The UK Bible Students Website
The Name of Names
Unless stated otherwise, all biblical references are to the NIV-UK.
Q Phil. 2: 9 says of Jesus that, ‘God exalted him to the highest place, and gave him the name that is above every name’. What is meant by ‘name above every name’?
A We will give a relatively brief overview of this subject, staying within the bounds of the NIV-UK where possible, though this translation has some defects, which we touch on.
To understand the meaning and significance of v. 9 we need to put it into context, to ‘get the flow’, beginning with vs. 1-11, supplemented with comments along the way:
‘1. Therefore if you have any encouragement from being united with Christ, if any comfort from his love, if any common sharing in the Spirit, if any tenderness and compassion, 2. then make my joy complete by being like-minded, having the same love, being one in spirit and of one mind. 3. Do nothing out of selfish ambition or vain conceit. Rather, in humility value others above yourselves, 4. not looking to your own interests but each of you to the interests of the others. 5. In your relationships with one another, have the same mindset as Christ Jesus:’
In the foregoing verses (1-5a), the Apostle Paul exhorts the brethren to love one another and to put others first; in short, to pattern their thoughts and behaviour on Jesus. However, from here on, the NIV-UK, in common with most English translations, taints the meaning of the text, injecting into it the notion of the Trinity (hypostasis: Jesus as both God and man):
6. who, being in very nature God, did not consider equality with God something to be used to his own advantage;
Jesus did not claim to be God, was not of God’s immortal nature, and therefore cannot have been equal to God, not least because Jehovah is omnipotent, omniscient, omnipresent, without beginning and without end.
See the following texts:
John 8: 28 “So Jesus said, ‘When you have lifted up [crucified] the Son of Man, then you will know that I am he and that I do nothing on my own but speak just what the Father has taught me.”

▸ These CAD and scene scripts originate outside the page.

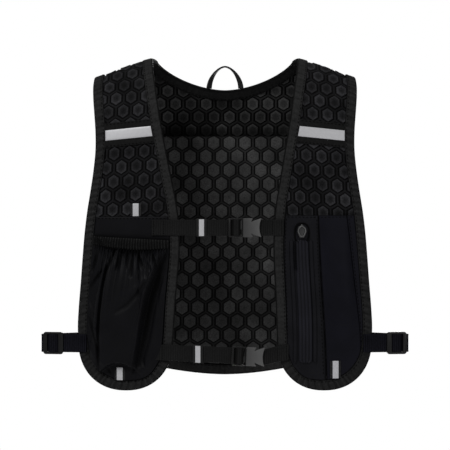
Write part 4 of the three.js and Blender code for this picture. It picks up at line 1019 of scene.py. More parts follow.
def stitchesOn(lines, side, lifts):
    # stitches along (x, q) lines, standing on the cloth at each lift, on the outer or the inner face
    solids = []
    for line in lines:
        x, q = side * line[:, 0], line[:, 1]
        for lift in lifts:
            out = outwardAt(x, q) * np.sign(lift)
            solids.append(stitchRun(onBody(x, q, lift + 0 * x), out, tapeFold["stitchPitch"],
                                    tapeFold["stitchLength"], tapeFold["stitchThick"]))
    return solids[0].joined(solids[1:])


def makeBindings():
    edges = {
        "front_binding_bottle_side": (frontOutline("bottle"), -1, 1),
        "front_binding_zip_side": (frontOutline("zip"), 1, 1),
        "back_binding": (backOutline(), 1, -1),
        "neck_binding": (neckline(), 1, -1),
    }
    for node, (line, side, sign) in edges.items():
        # the neck binding takes the darker knit, painted shade
        knit = neckKnit if node == "neck_binding" else bindingKnit
        tape = addPiece("folded_" + node, foldedTape(line, side, sign), knit, "binding", [node], 50)
        asStrip(lengthOfPath(line), 2 * layers["binding"] + 2)
        stitched = movedIn(line, tapeFold["stitchIn"])
        threads = stitchesOn([stitched], side, [tapeFold["stitchLift"], -tapeFold["stitchLift"]])
        addPiece("stitching_" + node, threads, threadBlack, "binding", (), 60)


makeBindings()
print("bindings ready")


# Chest bands with their reflective strips
chestBand = {"drop": 96.1, "slope": 0.1, "height": 30, "stripHeight": 12.6}


def bandGrid(column, height, trim, downs, acrosses):
    # straight edges in the front view, from binding to binding
    left, _, right = insideEdges(column, trim)
    middle = (cut["armHalf"] + cut["neckHalf"]) / 2
    rows = []
    for share in downs:
        def edge(x, share=share):
            level = torso["ridgeHeight"] - chestBand["drop"] + chestBand["slope"] * (middle - x)
            return level + height * (0.5 - share)
        start, end = crossingOf(left, edge)[0][0], crossingOf(right, edge)[0][0]
        x = start + (end - start) * acrosses
        rows.append(frontPoints(x, edge(x)))
    return np.stack(rows)


def makeChestBands():
    downs, acrosses = edgedShares(8, 0.04), edgedShares(24, 0.012)
    for name, side in (("bottle", -1), ("zip", 1)):
        clearance = layers["clearance"]
        grid = bandGrid(name, chestBand["height"], -1.5, downs, acrosses)
        rims = rimOf(downs, 0.04), rimOf(acrosses, 0.012)
        solid = clothPiece(grid, side, seatLift, layers["tape"], 0.0, *rims)
        band = addPiece(f"band_{name}_side", solid, bandKnit, "webbing", [f"chest_band_{name}_side"])
        middle = grid[len(downs) // 2]
        asStrip(lengthOfPath(middle), chestBand["height"])
        strip = bandGrid(name, chestBand["stripHeight"], clearance, downs, acrosses)
        low = seatLift + layers["tape"] + clearance / 2
        solid = clothPiece(strip, side, low, layers["strip"], 0.0, *rims)
        addPiece(f"band_strip_{name}_side", solid, silverStrip, "reflective", [f"chest_strip_{name}_side"])
        rows = bandGrid(name, chestBand["height"], 0.5, (0.06, 0.94), np.linspace(0, 1, 60))
        threads = stitchesOn(rows, side, [seatLift + layers["tape"]])
        addPiece(f"band_stitching_{name}_side", threads, threadBlack, "webbing", (), 60)


makeChestBands()
print("chest bands ready")


# Bottle pocket. Rows as in the frame: folds that bound its bulge, as shares of the width, and share of
# the bulge.
pouch = {
    "down": [0, 0.1, 0.24, 0.4, 0.56, 0.7, 0.81, 0.91, 1],
    "inner": [0.02, 0.03, 0.12, 0.25, 0.3, 0.335, 0.35, 0.37, 0.38],
    "outer": [0.95, 0.8, 0.81, 0.82, 0.83, 0.82, 0.83, 0.85, 0.86],
    "bulge": [0.4, 0.5, 0.82, 0.98, 1, 0.86, 0.66, 0.5, 0.45],
    "backingDrop": 199.4, "mouthDrop": 226.7, "mouthSlope": 0.055, "height": 19, "squareness": 2.8,
    "elasticHeight": 14, "elasticThick": 1.9, "ribs": 29, "ribDepth": 2.2, "stepsPerRib": 10,
    "base": 3.6, "gatherDepth": 2.2, "gatherReach": 11, "foldDepth": 3.6, "foldReach": 46,
    "archMiddle": -131, "archTop": -372.5, "archHalf": 21, "archDrop": 9.5, "archSoft": 2.2,
}
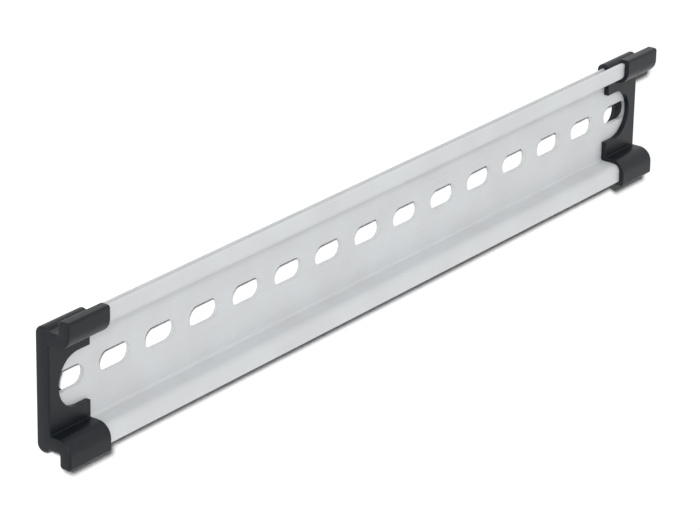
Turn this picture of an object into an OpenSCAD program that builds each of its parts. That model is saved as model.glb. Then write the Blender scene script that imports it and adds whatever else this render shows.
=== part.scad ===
// Slotted 35 mm top-hat mounting rail with a moulded end piece pushed over each end.
// It lies on its back: X runs along the rail, Y across it and Z up from the surface
// that the two end pieces rest on. The origin is the middle of that resting surface.

/* [Rail] */
// Length that the rail is cut to
rail_l = 247.4; // [120:0.1:500]
// Width across the two flanges
rail_w = 35; // [34:0.1:42]
// Depth from the back of the web to the front of the flanges
rail_h = 7.5; // [7:0.1:15]
// Thickness of the metal
wall = 1.25; // [0.9:0.05:1.5]
// Clear width between the side walls
channel_w = 25; // [22:0.1:25.4]
// Width across the two rounded beads at the back corners
back_w = 29.2; // [28.6:0.1:31]
// Radius inside each bend
bend_r = 0.8; // [0.4:0.05:1]
// Radius in the corner between a side wall and its bead
bead_r = 0.2; // [0.1:0.05:0.2]
// Radius on the edges of the flanges
edge_r = 0.2; // [0.1:0.05:0.4]

/* [Slots] */
// Width of a slot
slot_w = 5.4; // [4:0.1:8]
// Length of a slot from end to end
slot_l = 11.2; // [10:0.1:14]
// Distance from one slot to the next
slot_pitch = 16.65; // [15:0.05:30]
// Least metal left between a slot and the cut end of the rail
slot_end = 1; // [0.5:0.1:10]

/* [End pieces] */
// Length of an end piece along the rail
cap_l = 14.6; // [13:0.1:30]
// Thickness of the wall that closes the pocket at the outer end
end_wall = 1.2; // [0.8:0.1:3]
// Room between the cut end of the rail and the end wall
end_gap = 0.1; // [0.05:0.05:0.5]
// Clearance between the rail and its pocket
fit_gap = 0.05; // [0.03:0.01:0.15]
// Plastic behind the web
back_skin = 1.15; // [0.5:0.05:2]
// Plastic in front of the web
plate_skin = 1.45; // [0.8:0.05:3]
// Plastic round the beads at the back corners
bead_skin = 1.25; // [0.8:0.05:2]
// Plastic lining the inside of the side walls
lining_skin = 1.05; // [0.6:0.05:1.2]
// Plastic outside the side walls
side_skin = 1.2; // [0.8:0.05:1.5]
// Plastic in front of the flanges
front_skin = 1.45; // [0.8:0.05:2]
// Plastic behind the flanges
hook_skin = 0.5; // [0.5:0.05:1]
// Plastic past the edge of the flanges
tip_skin = 1.1; // [0.6:0.05:2]
// Radius of the rounded hood that leads from the channel on to a flange
hood_r = 3.8; // [3:0.1:4]
// Radius on the front corner of a hook's tip
tip_front_r = 0.7; // [0.3:0.05:1.2]
// Radius on the back corner of a hook's tip
tip_back_r = 1; // [0.5:0.05:1.2]
// Radius in the corner between a side of an end piece and the hook over it
groove_r = 0.4; // [0.2:0.05:0.6]
// Radius of the round end of the cut-out in front of the web
cut_r = 7; // [4:0.1:8]
// Depth of that cut-out from the inner end to the top of its curve
cut_depth = 11.1; // [9:0.1:11.5]
// Radius of the round end of the narrower cut-out behind the web
back_cut_r = 3.6; // [2.6:0.1:5]
// Depth of that cut-out from the inner end to the top of its curve
back_cut_depth = 8.3; // [6:0.1:11]

/* [Hidden] */
$fn = 72;

// How far a cutting shape runs past what it cuts
past = 1;

// The rail
outer_r = bend_r + wall;
channel_half = channel_w / 2;
wall_half = channel_half + wall;
back_half = back_w / 2;
rail_half = rail_w / 2;
rail_z = back_skin + fit_gap;
slot_n = 1 + floor((rail_l - slot_l - 2 * slot_end) / slot_pitch);
slot_row = (slot_n - 1) * slot_pitch;

// The end pieces
total_l = rail_l + 2 * (end_gap + end_wall);
slab_t = rail_z + wall + fit_gap + plate_skin;
slab_half = back_half + fit_gap + bead_skin;
bridge_in = channel_half - fit_gap - lining_skin;
bridge_out = wall_half + fit_gap + side_skin;
front_z = rail_z + rail_h + fit_gap + front_skin;
hook_z = rail_z + rail_h - wall - fit_gap - hook_skin;
tip_half = rail_half + fit_gap + tip_skin;

// Draws a flat Y, Z shape and its mirror image across the middle of the rail
module both_sides() {
    children();
    mirror([1, 0]) children();
}

// Runs a flat Y, Z section along X, from x = 0 to x = length
module along_rail(length) {
    rotate([90, 0, 90]) linear_extrude(length) children();
}

// A flat bar with its two corners rounded at the far end
module round_bar(start, end, low, high, low_r, high_r) {
    translate([start, low]) square([end - low_r - start, high - low - high_r]);
    translate([start, low + low_r]) square([end - high_r - start, high - low - low_r]);
    translate([start, low + low_r]) square([end - start, high - low - low_r - high_r]);
    translate([end - low_r, low + low_r]) circle(low_r);
    translate([end - high_r, high - high_r]) circle(high_r);
}

// The fillet in an inside corner, opening towards the signs of to_y and to_z
module fillet(y, z, r, to_y, to_z) {
    translate([y, z])
        difference() {
            translate([min(to_y, 0) * r, min(to_z, 0) * r]) square(r);
            translate([to_y * r, to_z * r]) circle(r);
        }
}

// One bend, from a side wall on to its flange
module front_bend(grow) {
    translate([channel_half + outer_r, rail_h - outer_r])
        intersection() {
            difference() {
                circle(outer_r + grow);
                circle(bend_r - grow);
            }
            translate([-outer_r - past, 0]) square(outer_r + past);
        }
}

// Half of the rail's section, with its back at z = 0, grown by a clearance
module half_section(grow) {
    translate([0, -grow]) square([back_half - wall / 2, wall + 2 * grow]);
    translate([back_half - wall / 2, wall / 2]) circle(wall / 2 + grow);
    translate([channel_half - grow, wall / 2])
        square([wall + 2 * grow, rail_h - outer_r - wall / 2]);
    front_bend(grow);
    round_bar(channel_half + outer_r, rail_half + grow,
        rail_h - wall - grow, rail_h + grow, edge_r + grow, edge_r + grow);
    fillet(channel_half - grow, wall + grow, bend_r - grow, -1, 1);
    fillet(wall_half + grow, wall + grow, bead_r - grow, 1, 1);
}

// One slot with full round ends, cut right through the web
module slot() {
    translate([0, 0, rail_z - past])
        linear_extrude(wall + 2 * past) {
            square([slot_l - slot_w, slot_w], center = true);
            for (side = [-1, 1])
                translate([side * (slot_l - slot_w) / 2, 0]) circle(slot_w / 2);
        }
}

// Half of the outline of an end piece, before its pocket is cut
module half_outline() {
    difference() {
        union() {
            square([slab_half - slab_t / 2, slab_t]);
            translate([slab_half - slab_t / 2, slab_t / 2]) circle(slab_t / 2);
            translate([bridge_in, slab_t / 2])
                square([bridge_out - bridge_in, front_z - slab_t / 2]);
            round_bar(bridge_in, tip_half, hook_z, front_z, tip_back_r, tip_front_r);
            fillet(bridge_out, hook_z, groove_r, 1, -1);
        }
        hood_corner();
    }
}

// What is taken off the front inner corner to leave the rounded hood
module hood_corner() {
    translate([bridge_in, front_z - hood_r])
        difference() {
            translate([-past, 0]) square([hood_r + past, hood_r + past]);
            translate([hood_r, 0]) circle(hood_r);
        }
}

// A cut-out from low to high, open at the inner end, with a round outer end
module slab_cut(depth, r, low, high) {
    translate([cap_l - depth + r, 0, low])
        linear_extrude(high - low) {
            circle(r);
            translate([0, -r]) square([depth - r + past, 2 * r]);
        }
}

// An end piece with its outer end at x = 0, moulded as one with its pocket
module end_piece() {
    difference() {
        along_rail(cap_l) both_sides() half_outline();
        translate([end_wall, 0, rail_z])
            along_rail(cap_l) both_sides() half_section(fit_gap);
        slab_cut(cut_depth, cut_r, rail_z + wall / 2, slab_t + past);
        slab_cut(back_cut_depth, back_cut_r, -past, rail_z + wall / 2);
    }
}

// The extruded rail with its row of slots
module rail() {
    color("#CED0D2")
        difference() {
            translate([-rail_l / 2, 0, rail_z])
                along_rail(rail_l) both_sides() half_section(0);
            for (i = [0:slot_n - 1])
                translate([i * slot_pitch - slot_row / 2, 0, 0]) slot();
        }
}

module end_piece_left() {
    color("#2B2D30") translate([-total_l / 2, 0, 0]) end_piece();
}

// The same moulding, turned round to face the other way
module end_piece_right() {
    color("#2B2D30") rotate([0, 0, 180]) translate([-total_l / 2, 0, 0]) end_piece();
}

rail();
end_piece_left();
end_piece_right();
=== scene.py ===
# The slotted mounting rail on its white table, with a moulded black end piece over each end.
import math

import bpy
from mathutils import Matrix, Vector


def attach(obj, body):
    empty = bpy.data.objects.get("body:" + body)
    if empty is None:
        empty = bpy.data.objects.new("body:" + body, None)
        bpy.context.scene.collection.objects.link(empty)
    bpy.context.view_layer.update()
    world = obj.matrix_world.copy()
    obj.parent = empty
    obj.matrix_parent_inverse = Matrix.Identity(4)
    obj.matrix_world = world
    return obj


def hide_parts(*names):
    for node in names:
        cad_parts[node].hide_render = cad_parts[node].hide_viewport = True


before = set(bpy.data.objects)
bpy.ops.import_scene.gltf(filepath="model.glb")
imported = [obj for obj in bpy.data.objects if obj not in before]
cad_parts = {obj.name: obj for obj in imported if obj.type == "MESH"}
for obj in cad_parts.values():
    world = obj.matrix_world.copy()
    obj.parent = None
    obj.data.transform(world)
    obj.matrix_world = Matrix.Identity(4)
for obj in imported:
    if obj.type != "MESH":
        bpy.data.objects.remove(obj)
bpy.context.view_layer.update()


# Every length here is in metres
MM = 0.001

# Radii of the softened edges, all within the solids' size
RAIL_EDGE = 0.08 * MM
MOULDED_EDGE = 0.16 * MM
OUTER_END_EDGE = 0.45 * MM
# Edges sharper than this are rounded
SHARP_ANGLE = math.radians(30)
# Triangles that meet flatter than this become one face, and points closer than this one point
FLAT_ANGLE = math.radians(0.5)
SAME_PLACE = 0.001 * MM

# The table, the two lamps, which share one place, and the room's even light
TABLE_SIZE = 6.0
LAMP_SIZE = 0.5
LAMP_PLACE = Vector((-4.2, 2.845, 3.26))
TABLE_LAMP_WATTS = 267.0
MAIN_LAMP_WATTS = 113.0
ROOM_FILL = 0.05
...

John 14: 28: “‘You heard me say, “I am going away and I am coming back to you.” If you loved me, you would be glad that I am going to the Father, for the Father is greater than I.”
Psalm 110: 1: “The Lord says to my lord: ‘Sit at my right hand until I make your enemies a footstool for your feet.’” In this passage LORD is the sacred appellation of Jehovah – YHVH, the Tetragrammaton; ‘Lord’ is adon, and refers to Jesus, the lesser ‘lord’. There are two distinct personalities in this exchange.
Back to Phil. 2; comments in italics:
7. rather, he made himself nothing by taking the very nature of a servant, being made in human likeness [that is, a perfect mortal man]. 8. And being found in appearance as a man, he humbled himself by becoming obedient to death – even death on a cross!
Jesus was made equivalent, not to His Father, but to (a perfect) Adam, with whom the writer of Hebrews does, indeed, equate Him. For instance:
Heb. 2: 9 . . . we do see Jesus, who was made lower than the angels for a little while, now crowned with glory and honour because he suffered death, so that by the grace of God he might taste death for everyone.
Compare this text with
Psalm 8: 4, 5: “what is mankind that you are mindful of them, human beings that you care for them? 5. You have made them a little lower than the angels and crowned them with glory and honour.”
It was necessary that Jesus, a perfect, mortal man be equivalent to a perfect, mortal Adam in order to pay the ransom for him (1 Tim. 2: 5, 6).
Returning now to Phil. 2, and the subject of this Q&A:
9. Therefore God exalted him to the highest place and gave him the name that is above every name, 10. that at the name of Jesus every knee should bow, in heaven [the angelic orders] and on earth and under the earth [those to be resurrected to life on earth], 11. and every tongue acknowledge that Jesus Christ is Lord, to the glory of God the Father.
Properly, v. 10 applies to ‘the name’. This name denotes not especially the appellation ‘Jesus’, but His (earned) reputation, authority and glorification, consequent on His resurrection, at which He received from the Father immortality, Divine life, or life in oneself – self-sustaining existence, deathlessness. See John 5: 26: ‘For as the Father has life in himself, so he has granted [promised] the Son also to have life in himself.’
Because of Jesus’ faithfulness – ‘that’ – the resurrected world will, in the coming Millennial Kingdom on earth, ‘bow the knee’ – submit to His Lordship. Most will do this willingly; some will not. Jesus will be appointed by God as sovereign in that day, only until He ‘has put everything under his feet’ (1 Cor. 15: 24-28; emphasis supplied):
24. Then the end will come, when he hands over the kingdom to God the Father after he has destroyed all dominion, authority and power. 25. For he must reign until he has put all his enemies under his feet. 26. The last enemy to be destroyed is death. 27. For he ‘has put everything under his feet’. Now when it says that ‘everything’ has been put under him, it is clear that this does not include God himself, who put everything under Christ. 28. When he has done this, then the Son himself will be made subject to him who put everything under him, so that God may be all in all.’